Posted by Bakerina at 10:04 PM in valentines • (7) Comments • (0) Trackbacks

Jen, I can only thank you for expressing that which I too feel—only you express it so much better than I possibly could.  You and I have had our chats about Miss Colwin, and the feeling of spiritual kinship with a soul we’ve never met.  Our kinship with her exists only through the intimacy of a writing which invited and still invites us to feel as if we truly know her.  Is there any better legacy?

Julie on 10/25/05 at 12:14 AM  

Well said. I read Laurie Colwin’s Goodbye Without Leaving first, and a lot of her other fiction, before I found, and was also delighted by the Gourmet articles and Home Cooking.
She died very young, only a few years after my husband had died when he was not yet 40. I remember very clearly finding out that she had died by reading a little publisher’s memorial in the NYTimes, and feeling personally bereft.
My books are also dogeared paperbacks; I read them often, because I find them sustaining, like good food.

lindy on 10/25/05 at 04:45 PM  

Oh, Jen.  Oh.  Can you still love me if I tell you I’ve never read Ms Colwin?  Clearly, this must be remedied, and fast.

mercuryfern on 10/25/05 at 11:59 PM  

I will always think of you as “the person who introduced me to Laurie Colwin”, and be forever grateful for that.  Laurie had an enormous impact on me through her writing, and I also grieve her loss keenly.  She’s the friend and mentor in the kitchen I never had.

Thanks for remembering.

Andrea on 10/26/05 at 02:20 PM  

What a beautifully written and evocative tribute to the wonderful Laurie Colwin! Thank you so much for sharing this. I, too, grieve for the loss of such a brilliant person and I’m also knocked flat every time this year remembering the shock of her death.

I read an excerpt from “Happy All The Time” many, many years ago in a magazine - probably before the book was published - and I loved it instantly and still do. I have read it so many times I can almost recite it! Her other works have a place in my heart; “Home Cooking” and “More Home Cooking” have pride of place in my kitchen, too.
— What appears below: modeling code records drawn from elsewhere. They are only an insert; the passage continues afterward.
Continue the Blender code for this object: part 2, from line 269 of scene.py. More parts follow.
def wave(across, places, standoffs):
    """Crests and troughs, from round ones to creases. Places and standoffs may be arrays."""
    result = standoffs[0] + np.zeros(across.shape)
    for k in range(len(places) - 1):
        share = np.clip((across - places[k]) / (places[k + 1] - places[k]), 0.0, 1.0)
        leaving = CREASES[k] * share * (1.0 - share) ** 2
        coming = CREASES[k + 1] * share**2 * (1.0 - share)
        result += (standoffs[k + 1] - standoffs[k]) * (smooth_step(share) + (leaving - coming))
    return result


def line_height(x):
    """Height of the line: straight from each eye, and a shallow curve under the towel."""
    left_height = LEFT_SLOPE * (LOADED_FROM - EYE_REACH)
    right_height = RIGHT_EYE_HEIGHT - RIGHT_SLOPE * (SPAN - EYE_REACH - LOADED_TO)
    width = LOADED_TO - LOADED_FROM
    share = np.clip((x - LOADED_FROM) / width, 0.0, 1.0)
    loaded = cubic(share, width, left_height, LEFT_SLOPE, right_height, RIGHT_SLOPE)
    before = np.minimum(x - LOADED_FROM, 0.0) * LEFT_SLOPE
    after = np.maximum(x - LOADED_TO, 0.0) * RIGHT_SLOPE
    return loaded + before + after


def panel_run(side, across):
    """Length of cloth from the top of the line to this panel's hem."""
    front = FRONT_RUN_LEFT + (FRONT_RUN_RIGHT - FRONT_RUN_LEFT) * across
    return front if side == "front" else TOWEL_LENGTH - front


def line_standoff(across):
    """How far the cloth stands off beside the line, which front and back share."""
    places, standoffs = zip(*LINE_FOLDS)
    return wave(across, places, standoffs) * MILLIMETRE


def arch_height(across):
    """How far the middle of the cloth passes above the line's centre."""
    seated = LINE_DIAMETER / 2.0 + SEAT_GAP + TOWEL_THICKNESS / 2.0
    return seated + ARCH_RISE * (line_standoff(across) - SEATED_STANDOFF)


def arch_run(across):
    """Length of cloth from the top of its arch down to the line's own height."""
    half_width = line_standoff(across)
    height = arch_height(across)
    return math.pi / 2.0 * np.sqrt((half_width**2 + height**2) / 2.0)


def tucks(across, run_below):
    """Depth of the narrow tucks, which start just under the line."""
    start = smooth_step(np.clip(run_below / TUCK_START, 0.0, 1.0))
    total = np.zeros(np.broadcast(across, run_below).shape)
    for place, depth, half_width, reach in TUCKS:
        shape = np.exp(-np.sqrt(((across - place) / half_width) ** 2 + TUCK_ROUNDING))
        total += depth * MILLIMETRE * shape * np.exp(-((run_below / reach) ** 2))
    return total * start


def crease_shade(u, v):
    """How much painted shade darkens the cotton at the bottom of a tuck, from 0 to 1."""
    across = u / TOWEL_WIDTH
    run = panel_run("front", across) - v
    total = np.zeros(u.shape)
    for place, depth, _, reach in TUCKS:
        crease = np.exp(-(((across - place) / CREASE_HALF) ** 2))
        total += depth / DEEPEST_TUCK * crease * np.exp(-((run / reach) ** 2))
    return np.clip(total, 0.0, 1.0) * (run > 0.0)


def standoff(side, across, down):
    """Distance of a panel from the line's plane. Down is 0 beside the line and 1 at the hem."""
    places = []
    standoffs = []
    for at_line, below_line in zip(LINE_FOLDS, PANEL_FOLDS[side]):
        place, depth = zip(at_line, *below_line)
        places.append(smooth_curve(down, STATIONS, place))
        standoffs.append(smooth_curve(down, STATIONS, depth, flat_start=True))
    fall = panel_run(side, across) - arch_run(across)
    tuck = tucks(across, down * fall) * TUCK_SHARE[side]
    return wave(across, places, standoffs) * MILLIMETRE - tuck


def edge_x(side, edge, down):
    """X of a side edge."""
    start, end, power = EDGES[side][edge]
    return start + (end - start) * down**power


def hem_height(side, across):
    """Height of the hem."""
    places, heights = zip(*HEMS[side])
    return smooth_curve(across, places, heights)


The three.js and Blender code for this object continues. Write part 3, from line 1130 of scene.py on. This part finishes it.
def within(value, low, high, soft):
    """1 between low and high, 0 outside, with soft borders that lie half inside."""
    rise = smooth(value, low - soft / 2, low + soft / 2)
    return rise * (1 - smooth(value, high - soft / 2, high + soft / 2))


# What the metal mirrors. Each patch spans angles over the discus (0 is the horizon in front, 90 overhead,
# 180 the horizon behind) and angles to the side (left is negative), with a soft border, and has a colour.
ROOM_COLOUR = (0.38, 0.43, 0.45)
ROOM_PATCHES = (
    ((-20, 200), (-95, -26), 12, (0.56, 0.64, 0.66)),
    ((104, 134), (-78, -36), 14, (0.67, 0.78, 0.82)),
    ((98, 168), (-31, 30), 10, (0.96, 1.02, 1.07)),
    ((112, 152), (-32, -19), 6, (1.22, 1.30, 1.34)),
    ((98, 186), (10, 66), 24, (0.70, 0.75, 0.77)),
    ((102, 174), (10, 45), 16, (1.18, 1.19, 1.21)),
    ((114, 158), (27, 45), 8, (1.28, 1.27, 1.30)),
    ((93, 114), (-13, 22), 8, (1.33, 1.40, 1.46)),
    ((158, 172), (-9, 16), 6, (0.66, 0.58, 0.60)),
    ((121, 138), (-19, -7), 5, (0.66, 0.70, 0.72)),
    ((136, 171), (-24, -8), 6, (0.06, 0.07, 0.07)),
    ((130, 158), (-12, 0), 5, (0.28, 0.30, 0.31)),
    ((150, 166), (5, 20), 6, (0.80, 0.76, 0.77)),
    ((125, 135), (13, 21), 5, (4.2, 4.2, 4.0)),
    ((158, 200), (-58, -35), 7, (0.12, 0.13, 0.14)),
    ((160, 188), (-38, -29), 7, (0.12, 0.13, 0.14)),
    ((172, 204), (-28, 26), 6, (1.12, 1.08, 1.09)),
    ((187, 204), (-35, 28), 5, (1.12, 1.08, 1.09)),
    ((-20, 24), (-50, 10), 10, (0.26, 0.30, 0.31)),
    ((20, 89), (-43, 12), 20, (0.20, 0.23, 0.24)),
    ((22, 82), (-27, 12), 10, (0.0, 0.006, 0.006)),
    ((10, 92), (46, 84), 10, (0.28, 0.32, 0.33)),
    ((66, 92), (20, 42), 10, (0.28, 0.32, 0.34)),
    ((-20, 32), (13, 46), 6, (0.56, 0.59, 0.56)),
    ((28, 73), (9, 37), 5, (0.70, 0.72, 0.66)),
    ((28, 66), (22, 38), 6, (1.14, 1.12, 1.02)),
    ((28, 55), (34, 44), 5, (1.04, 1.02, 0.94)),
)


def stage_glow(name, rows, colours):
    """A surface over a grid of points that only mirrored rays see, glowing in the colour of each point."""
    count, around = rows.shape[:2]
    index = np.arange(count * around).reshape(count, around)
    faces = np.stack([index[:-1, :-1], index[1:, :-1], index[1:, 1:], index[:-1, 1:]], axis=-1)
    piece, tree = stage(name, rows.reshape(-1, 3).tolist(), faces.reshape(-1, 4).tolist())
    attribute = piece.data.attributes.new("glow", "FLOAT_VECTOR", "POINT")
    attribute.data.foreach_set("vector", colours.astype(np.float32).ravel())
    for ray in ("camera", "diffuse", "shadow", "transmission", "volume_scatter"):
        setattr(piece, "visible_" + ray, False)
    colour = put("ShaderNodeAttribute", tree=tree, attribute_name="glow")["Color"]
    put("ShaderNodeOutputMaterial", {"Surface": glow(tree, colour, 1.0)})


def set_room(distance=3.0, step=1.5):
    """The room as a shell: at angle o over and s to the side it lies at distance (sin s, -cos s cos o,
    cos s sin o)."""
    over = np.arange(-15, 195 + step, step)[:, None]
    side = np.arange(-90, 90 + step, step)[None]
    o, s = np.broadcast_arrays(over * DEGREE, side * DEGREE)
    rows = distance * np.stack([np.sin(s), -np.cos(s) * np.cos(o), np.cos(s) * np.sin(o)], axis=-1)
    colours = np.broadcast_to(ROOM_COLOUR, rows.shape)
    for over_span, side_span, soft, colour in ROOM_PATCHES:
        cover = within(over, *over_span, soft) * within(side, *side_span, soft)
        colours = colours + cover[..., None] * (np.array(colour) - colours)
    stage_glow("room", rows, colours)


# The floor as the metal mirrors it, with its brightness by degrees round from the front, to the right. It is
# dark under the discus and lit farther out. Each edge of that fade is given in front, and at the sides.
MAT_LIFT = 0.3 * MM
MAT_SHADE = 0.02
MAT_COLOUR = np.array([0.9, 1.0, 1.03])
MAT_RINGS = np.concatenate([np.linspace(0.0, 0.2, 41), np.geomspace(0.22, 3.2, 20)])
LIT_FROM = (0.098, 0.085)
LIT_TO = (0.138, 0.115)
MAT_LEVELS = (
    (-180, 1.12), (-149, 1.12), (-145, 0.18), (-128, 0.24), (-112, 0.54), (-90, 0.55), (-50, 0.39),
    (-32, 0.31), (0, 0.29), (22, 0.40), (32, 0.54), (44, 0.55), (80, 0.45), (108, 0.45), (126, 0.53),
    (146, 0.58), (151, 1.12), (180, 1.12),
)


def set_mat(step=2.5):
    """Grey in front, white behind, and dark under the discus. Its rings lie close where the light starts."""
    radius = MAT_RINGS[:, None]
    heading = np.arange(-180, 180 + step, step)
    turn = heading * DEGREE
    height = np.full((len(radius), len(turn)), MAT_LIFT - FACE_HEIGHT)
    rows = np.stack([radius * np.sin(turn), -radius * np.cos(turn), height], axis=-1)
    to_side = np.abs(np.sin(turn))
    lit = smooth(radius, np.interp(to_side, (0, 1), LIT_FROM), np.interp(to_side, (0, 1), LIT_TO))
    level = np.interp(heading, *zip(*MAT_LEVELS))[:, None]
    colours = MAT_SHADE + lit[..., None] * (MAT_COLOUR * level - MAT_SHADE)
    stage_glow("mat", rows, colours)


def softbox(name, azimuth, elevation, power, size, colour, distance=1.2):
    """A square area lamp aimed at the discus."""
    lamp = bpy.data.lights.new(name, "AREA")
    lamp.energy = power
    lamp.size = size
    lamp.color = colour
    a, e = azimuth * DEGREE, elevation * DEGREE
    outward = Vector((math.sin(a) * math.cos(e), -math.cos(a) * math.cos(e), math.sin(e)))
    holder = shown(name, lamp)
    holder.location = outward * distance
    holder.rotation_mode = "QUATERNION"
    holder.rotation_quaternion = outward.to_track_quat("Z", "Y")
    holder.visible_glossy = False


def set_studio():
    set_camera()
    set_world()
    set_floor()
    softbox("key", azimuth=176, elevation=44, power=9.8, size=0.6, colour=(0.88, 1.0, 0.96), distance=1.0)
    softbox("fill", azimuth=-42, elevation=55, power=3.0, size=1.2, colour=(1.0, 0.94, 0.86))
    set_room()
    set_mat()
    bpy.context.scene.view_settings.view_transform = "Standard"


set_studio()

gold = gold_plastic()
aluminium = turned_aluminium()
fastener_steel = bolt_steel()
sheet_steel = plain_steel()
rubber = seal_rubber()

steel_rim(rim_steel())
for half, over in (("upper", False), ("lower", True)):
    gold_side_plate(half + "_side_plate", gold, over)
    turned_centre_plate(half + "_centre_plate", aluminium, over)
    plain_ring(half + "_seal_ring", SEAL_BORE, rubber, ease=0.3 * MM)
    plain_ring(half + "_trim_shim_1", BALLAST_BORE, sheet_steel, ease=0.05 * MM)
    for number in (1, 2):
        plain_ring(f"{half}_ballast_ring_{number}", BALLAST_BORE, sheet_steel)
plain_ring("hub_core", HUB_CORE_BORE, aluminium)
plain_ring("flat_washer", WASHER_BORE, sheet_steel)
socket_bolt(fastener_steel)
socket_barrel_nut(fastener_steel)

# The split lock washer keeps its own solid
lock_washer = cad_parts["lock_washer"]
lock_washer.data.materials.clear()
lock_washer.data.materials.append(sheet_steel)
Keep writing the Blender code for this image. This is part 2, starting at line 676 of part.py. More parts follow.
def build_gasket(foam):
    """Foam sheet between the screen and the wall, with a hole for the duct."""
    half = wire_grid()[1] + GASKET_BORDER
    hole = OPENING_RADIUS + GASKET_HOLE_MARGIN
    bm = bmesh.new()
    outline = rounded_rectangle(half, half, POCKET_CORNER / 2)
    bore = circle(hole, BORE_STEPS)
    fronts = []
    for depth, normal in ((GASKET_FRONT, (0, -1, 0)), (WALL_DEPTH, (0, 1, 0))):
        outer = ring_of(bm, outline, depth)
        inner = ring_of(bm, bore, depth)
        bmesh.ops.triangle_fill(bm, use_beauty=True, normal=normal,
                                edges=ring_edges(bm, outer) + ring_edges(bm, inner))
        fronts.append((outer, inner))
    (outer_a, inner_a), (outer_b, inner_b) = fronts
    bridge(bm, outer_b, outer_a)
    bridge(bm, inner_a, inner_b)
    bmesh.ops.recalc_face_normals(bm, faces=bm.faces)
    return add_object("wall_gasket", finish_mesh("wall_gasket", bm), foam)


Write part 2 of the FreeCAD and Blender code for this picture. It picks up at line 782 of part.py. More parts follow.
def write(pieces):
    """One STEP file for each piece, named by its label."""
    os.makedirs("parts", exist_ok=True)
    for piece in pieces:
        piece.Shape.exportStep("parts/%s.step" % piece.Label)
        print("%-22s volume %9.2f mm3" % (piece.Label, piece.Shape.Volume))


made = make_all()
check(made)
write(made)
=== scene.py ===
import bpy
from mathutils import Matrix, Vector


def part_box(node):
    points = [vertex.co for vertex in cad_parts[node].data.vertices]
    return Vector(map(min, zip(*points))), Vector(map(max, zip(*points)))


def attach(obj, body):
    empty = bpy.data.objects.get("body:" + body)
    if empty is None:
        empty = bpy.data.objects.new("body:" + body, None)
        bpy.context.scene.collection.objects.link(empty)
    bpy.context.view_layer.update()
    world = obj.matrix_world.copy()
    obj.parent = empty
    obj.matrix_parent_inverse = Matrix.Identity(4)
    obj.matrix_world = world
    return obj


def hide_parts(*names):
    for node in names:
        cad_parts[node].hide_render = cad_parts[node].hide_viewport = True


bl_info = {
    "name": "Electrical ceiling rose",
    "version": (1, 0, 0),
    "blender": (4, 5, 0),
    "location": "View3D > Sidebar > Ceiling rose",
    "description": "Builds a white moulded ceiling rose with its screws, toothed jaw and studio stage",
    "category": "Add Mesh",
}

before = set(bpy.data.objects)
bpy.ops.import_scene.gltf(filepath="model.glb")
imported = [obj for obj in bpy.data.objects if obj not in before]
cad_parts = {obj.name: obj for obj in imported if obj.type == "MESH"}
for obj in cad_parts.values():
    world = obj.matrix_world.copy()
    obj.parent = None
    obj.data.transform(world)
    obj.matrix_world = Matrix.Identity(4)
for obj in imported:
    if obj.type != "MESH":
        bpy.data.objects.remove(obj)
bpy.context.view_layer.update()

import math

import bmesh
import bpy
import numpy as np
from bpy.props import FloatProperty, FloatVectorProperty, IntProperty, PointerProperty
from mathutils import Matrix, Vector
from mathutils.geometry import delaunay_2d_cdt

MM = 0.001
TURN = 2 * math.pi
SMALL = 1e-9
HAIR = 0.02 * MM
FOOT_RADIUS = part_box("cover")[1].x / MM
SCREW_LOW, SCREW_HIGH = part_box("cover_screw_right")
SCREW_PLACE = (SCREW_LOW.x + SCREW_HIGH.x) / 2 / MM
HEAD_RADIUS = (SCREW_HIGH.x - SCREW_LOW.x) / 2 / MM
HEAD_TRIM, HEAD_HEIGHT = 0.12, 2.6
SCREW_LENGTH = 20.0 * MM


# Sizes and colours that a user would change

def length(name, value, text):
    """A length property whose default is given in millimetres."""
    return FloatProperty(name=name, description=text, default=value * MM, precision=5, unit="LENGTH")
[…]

I like to think she’d be gratified to know we thought of her as a friend…

Thank you again. It is wonderful to read a beautiful piece like this from someone who understands the love for Laurie.

Angela on 10/26/05 at 03:32 PM  

I feel a very similar way as you’ve expressed beautifully here. I am the person in my friends and colleagues’ life who introduces Laurie Colwin around. I was a little obsessed with her when I knew one of the old owners from Three Lives and began living in Chelsea. I can close my eyes and see her in a striped shirt with her daughter’s hand in hers food adventuring around New York City.

thank you again.

shuna on 10/28/05 at 05:29 PM  

What a lovely tribute—I’m so glad that Julie recommended it over on BlogHer.